Curbed enthusiasm among institutional investors quite possibly suppressed the capital raises of San Jose based UPC Inc., WCI Communities, and 2013's last home builder IPO, LGI Homes.

Still, given the blend of opportunity and urgency motivating The New Home Company braintrust of ceo Larry Webb, cfo Wayne Stelmar, chief investment officer Joseph Davis, and coo Tom Redwitz, plans to move forward with the IPO were not a question of if, but when.

A new year means a fresh start, and what is more, both investors and prospective home buyers show signs that interest rate creep--to somewhere south of 5% or so--may not douse a fundamentals-driven recovery from taking the market back to historical norms of supply and demand. Roughly speaking, that's current new-home sales levels of the mid-400,000s to a normalized annual new-home sales level of 800k.

Big upside.

So team New Home Company--which could not comment for this analysis due to "quiet period" SEC rules--is betting that "hope trade mojo" is in full gear as it lights into the investment community with a now-familiar narrative: fast-growing California home builder with deep operational and land acquisition pedigree seeks less-costly capital to fuel profitable growth in land-constrained residential real estate markets nationwide.

The double-edged sword of timing may have meant a longer wait for the New Home Company to capitalize with public equity dollars, but it also means its story for investors may be that much stronger for having some profitability under its belt to woo them into "the book."
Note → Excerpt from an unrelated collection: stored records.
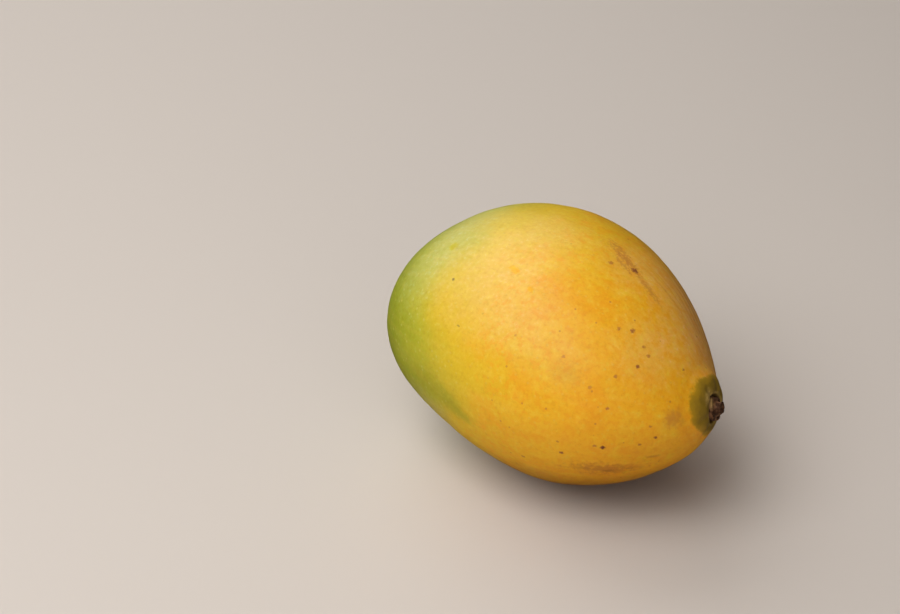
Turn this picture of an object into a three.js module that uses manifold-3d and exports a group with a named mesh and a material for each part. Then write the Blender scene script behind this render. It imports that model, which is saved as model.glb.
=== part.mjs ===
// A whole ripe mango lying on its flatter side, with the woody stub of its stem.
//
// Millimetres, +Z up. The long axis runs along X with the stem end at +X, and the floor is the plane
// Z = 0. The origin is on the floor, at the middle of the model's box. The fruit is one solid, as it
// grew, and the stub is a second.

import * as THREE from 'three';
import { mergeVertices } from 'three/addons/utils/BufferGeometryUtils.js';
import Module from 'manifold-3d';

const wasm = await Module();
wasm.setup();

// ---------------------------------------------------------------- driving dimensions

// The fruit's overall size, before it is laid down.
const LENGTH = 112; // blossom end to stem end
const WIDTH = 86; // across the broad side
const THICKNESS = 77; // from cheek to cheek, the smaller width

// How the girth changes along the fruit. With no taper the fruit would be a plain ellipsoid.
const TAPER = 0.09; // slimmer towards the stem end
const END_FULLNESS = -0.08; // negative draws both ends in a little
const STEM_POINT = 0.15; // narrows the stem end and fills the blossom end

// How the middle line wanders to the side: a mango has one full side and one flatter side.
const BOW = 6.5; // towards +Y, most at mid length
const SWAY = 9.5; // moves the full side towards the blossom end

// The stem grows a little off the tip of the long axis.
const STEM_ANGLE = THREE.MathUtils.degToRad(12); // away from the tip
const STEM_BEARING = THREE.MathUtils.degToRad(45); // around the long axis, from +Y up to +Z
const DIMPLE_DEPTH = 1.6;
const DIMPLE_RADIUS = 8;

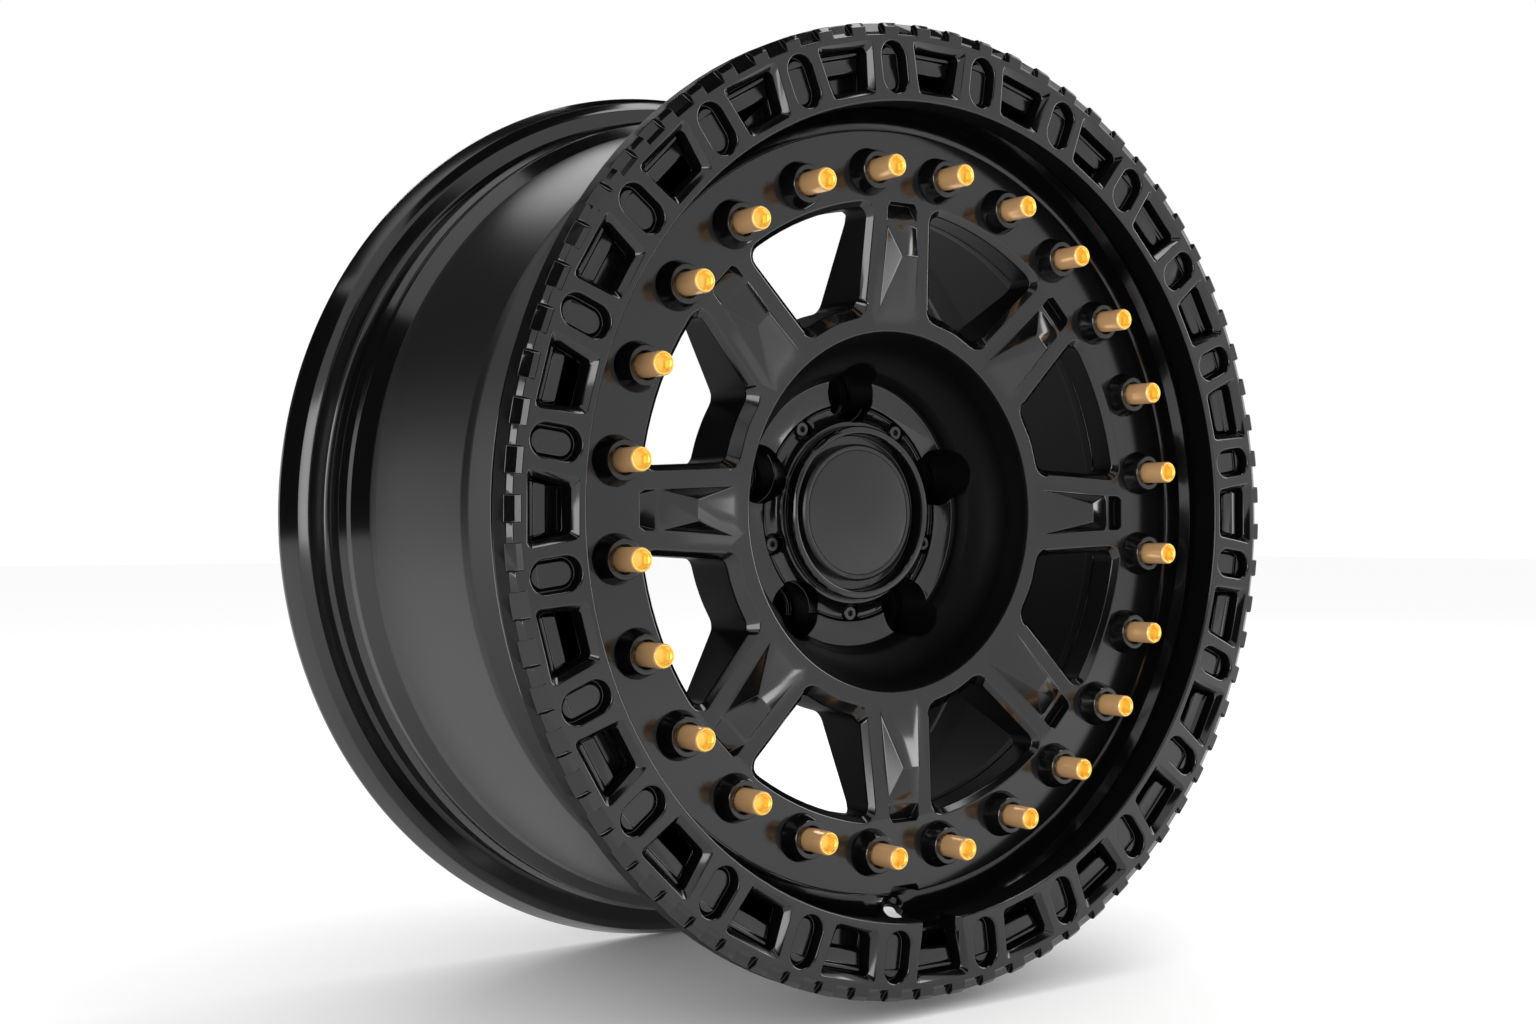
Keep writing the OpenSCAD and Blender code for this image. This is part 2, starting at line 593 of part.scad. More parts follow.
module rear_washers() {
    color("silver") upright() round_axis(bolt_count, pitch_bolt / 2)
        translate([bolt_circle_r, 0, joint_back_z - washer_t]) difference() {
            cylinder(d = 16, h = washer_t, $fn = 48);
            translate([0, 0, -1]) cylinder(d = shank_d + 2 * slip, h = washer_t + 2, $fn = 48);
        }
}

module rear_nuts() {
    color("silver") upright() round_axis(bolt_count, pitch_bolt / 2)
        translate([bolt_circle_r, 0, joint_back_z - washer_t - nut_h]) difference() {
            intersection() {
                cylinder(d = 15, h = nut_h, $fn = 6);
                translate([0, 0, -0.6]) cylinder(r1 = 6.2, r2 = 6.2 + nut_h + 0.6, h = nut_h + 0.6, $fn = 48);
            }
            translate([0, 0, -1]) cylinder(d = shank_d + 2 * slip, h = nut_h + 2, $fn = 48);
        }
}

// Centre cap
cap_r = 57.2;
cap_edge = 1;
cap_hollow_r = 33;
cap_hollow_h = 12;
cap_through_h = 30;
cap_screw_spot_r = 5.4;
cap_screw_d = 4;
cap_screw_seat_z = pad_z - 2.5;
module cap_body() {
    color("#222222") upright() difference() {
        rotate_extrude($fn = 120) polygon(concat(
            [[0, cap_seat_z], [cap_r, cap_seat_z], [cap_r, pad_z - cap_edge], [cap_r - cap_edge, pad_z - 0.3]],
            arc(cap_r - 0.7, pad_z + 8, 9.6, -95, -150, 5),
            [[bezel_r, bezel_z - 6], [bezel_r, bezel_z - 1]],
            arc(bezel_r - 1, bezel_z - 1, 1, 0, 90, 3),
            [[bezel_r - 3.6, bezel_z], [bezel_r - 4.3, bezel_z - 0.7], [bezel_r - 5, bezel_z - 8]],
            [[0, bezel_z - 8]]));
        round_axis(stud_count, 90) translate([stud_pcd / 2, 0, cap_seat_z - 1])
            cylinder(r = nut_pocket_r + 0.6, h = cap_through_h);
        round_axis(stud_count, 54) translate([cap_screw_circle_r, 0, cap_seat_z - 1]) {
            cylinder(d = cap_screw_d + 2 * slip, h = cap_through_h);
            translate([0, 0, cap_screw_seat_z - cap_seat_z - 1.5])
                cylinder(r = cap_screw_spot_r, h = cap_through_h);
        }
        translate([0, 0, cap_seat_z - 1]) cylinder(r = cap_hollow_r, h = cap_hollow_h);
    }
}

module cap_inset() {
    low = bezel_z - 8;
    top = bezel_z - 2.6;
    color("#303030") upright() rotate_extrude($fn = 120) polygon([
        [0, low], [inset_r, low], [inset_r, top - 1.2], [inset_r - 1.2, top], [inset_r - 3, top],
        [inset_r - 3.3, top - 0.4], [inset_r - 3.6, top], [0, top]]);
}

module cap_screws() {
    color("black") upright() round_axis(stud_count, 54) translate([cap_screw_circle_r, 0, 0]) difference() {
        rotate_extrude($fn = 32) polygon([
            [0, cap_seat_z - 12], [cap_screw_d / 2, cap_seat_z - 12],
            [cap_screw_d / 2, cap_screw_seat_z - 1.5], [3.8, cap_screw_seat_z - 1.5],
            [3.8, cap_screw_seat_z + 1.1], [3.4, cap_screw_seat_z + 1.5], [0, cap_screw_seat_z + 1.5]]);
        translate([0, 0, cap_screw_seat_z - 1]) cylinder(d = 3.5, h = 4, $fn = 6);
    }
}

inner_rim_half();
outer_rim_half();
rim_seal();
guard_ring();
ring_screws();
centre_disc();
bolt_collars();
assembly_bolts();
rear_washers();
rear_nuts();
cap_body();
cap_inset();
cap_screws();
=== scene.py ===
"""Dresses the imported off-road alloy wheel: paint, plating and plastic finishes, rounded edges,
detailed bolts, and a plain studio with the photograph's camera.

The wheel's axis lies along Y, the street side looks along -Y, and +Z is up. Lengths are in metres.
"""
import enum
import logging
import math
from dataclasses import dataclass, field
from typing import Iterable

import bmesh
import bpy
import numpy as np
from mathutils import Matrix, Vector


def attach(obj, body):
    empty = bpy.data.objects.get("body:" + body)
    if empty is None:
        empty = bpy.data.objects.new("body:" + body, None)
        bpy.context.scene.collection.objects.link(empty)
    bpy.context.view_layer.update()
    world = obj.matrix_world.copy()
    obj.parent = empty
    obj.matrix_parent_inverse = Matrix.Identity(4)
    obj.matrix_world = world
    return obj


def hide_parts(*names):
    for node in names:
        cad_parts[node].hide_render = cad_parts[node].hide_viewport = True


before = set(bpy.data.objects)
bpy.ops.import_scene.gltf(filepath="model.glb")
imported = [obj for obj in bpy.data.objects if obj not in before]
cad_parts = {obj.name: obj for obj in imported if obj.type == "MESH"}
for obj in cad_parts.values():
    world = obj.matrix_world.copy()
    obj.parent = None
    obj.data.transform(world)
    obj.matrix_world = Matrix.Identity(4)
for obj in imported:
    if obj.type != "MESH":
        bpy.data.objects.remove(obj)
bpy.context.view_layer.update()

LOG = logging.getLogger("alloy_wheel")
BODY = "root"
NODES: dict[str, bpy.types.Object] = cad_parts

Pair = tuple[float, float]
Triple = tuple[float, float, float]
Profile = list[Triple]

# The turned profiles are in millimetres, everything else is in metres
MM_PER_METRE = 1000

# Clean-up of the CAD meshes: points closer than this merge, faces within this angle join
MERGE_DISTANCE = 4e-6
FLAT_ANGLE = math.radians(0.5)

# A face is flat towards the street or the car where its normal has at least this share along the axle
FLAT_SHARE = 0.985

# A face of the barrel looks inwards where its middle times its normal, summed over the two directions
# across the axle, is less than this
INWARD = -0.02

# The barrel's rear bead seat and lip lie beyond this place along Y
RIDGE_BACK = 0.0665

# The rounding of a profile's corner takes at most this share of the shorter side next to it
SIDE_SHARE = 0.45

# Scales of the noises: spray texture, grit, patches and specks of dust, and marks of the lathe
SPRAY_SCALE = 900.0
GRIT_SCALE = 4000.0
PATCH_SCALE = 14.0
SPECK_SCALE = 1400.0
RINGS_SCALE = 2600.0
NOISE_MEAN = 0.5
DUST_COLOUR = (0.35, 0.33, 0.3, 1.0)

# Sockets of a Mix node: its factor, then both inputs and the result, of numbers and of colours
MIX_FACTOR = 0
NUMBER_FIRST, NUMBER_SECOND, NUMBER_RESULT = 2, 3, 0
COLOUR_FIRST, COLOUR_SECOND, COLOUR_RESULT = 6, 7, 2

# The assembly bolts: how many, and the radius of their circle in millimetres
BOLT_COUNT = 24
BOLT_CIRCLE = 173.5

# Heights above the wheel's middle plane towards the street, in millimetres
HEAD_TOP = 117.85
COLLAR_TOP = 103.25
HEAD_SEAT = 98.45
DISC_FACE = 94.45
JOINT_FACE = 76.45
JOINT_BACK = 70.45
BOLT_END = 59.85
REAR_BEAD = -100.95
REAR_FACE = -123.75

# Outer radii of the inner rim half, its joint flange's bore, and its wall, in millimetres
JOINT_R = 157.0
WELL_R = 203.0
WAIST_R = 217.0
BARREL_R = 222.0
BEAD_R = 231.0
REAR_FLANGE_R = 250.5
WALL = 5.5


class Coat(enum.Enum):
    """The finishes that the wheel's pieces can wear."""

    GLOSS = "gloss_black"
    SATIN = "satin_black"
    GOLD = "gold_bolt"
    # A yellower gold on the bolts' head ends, a painted reflection
    TIP = "gold_bolt_tip"
    ZINC = "zinc_steel"
    OXIDE = "black_steel"
    PLASTIC = "black_plastic"
    RUBBER = "seal_rubber"
    # Painted shade: a near-black for the walls, the hub bowl and the barrel's inside, where shade falls
    SHADE = "painted_shade_black"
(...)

Here's key commentary from the S-1 on New Home Company business performance since it's 2009 start-up.

Since August 2009, we have delivered 169 homes at Company projects, 116 homes through our unconsolidated joint ventures and 294 homes through our fee building projects. Our management team has long-standing relationships with leading masterplan community developers in each of our core markets and, through these relationships, we are generally invited to participate in new lot offerings.

Home sales revenues from our Company projects and our unconsolidated joint venture activities were $25.6 million and $0, respectively, in 2011, $24.2 million and $56.0 million, respectively, in 2012, and $24.7 million and $105.0 million, respectively, for the nine months ended September 30, 2013, and our business mix has shifted to projects in which we have a significant financial interest (either directly or in unconsolidated joint ventures), although we continue to pursue fee building on a selective basis.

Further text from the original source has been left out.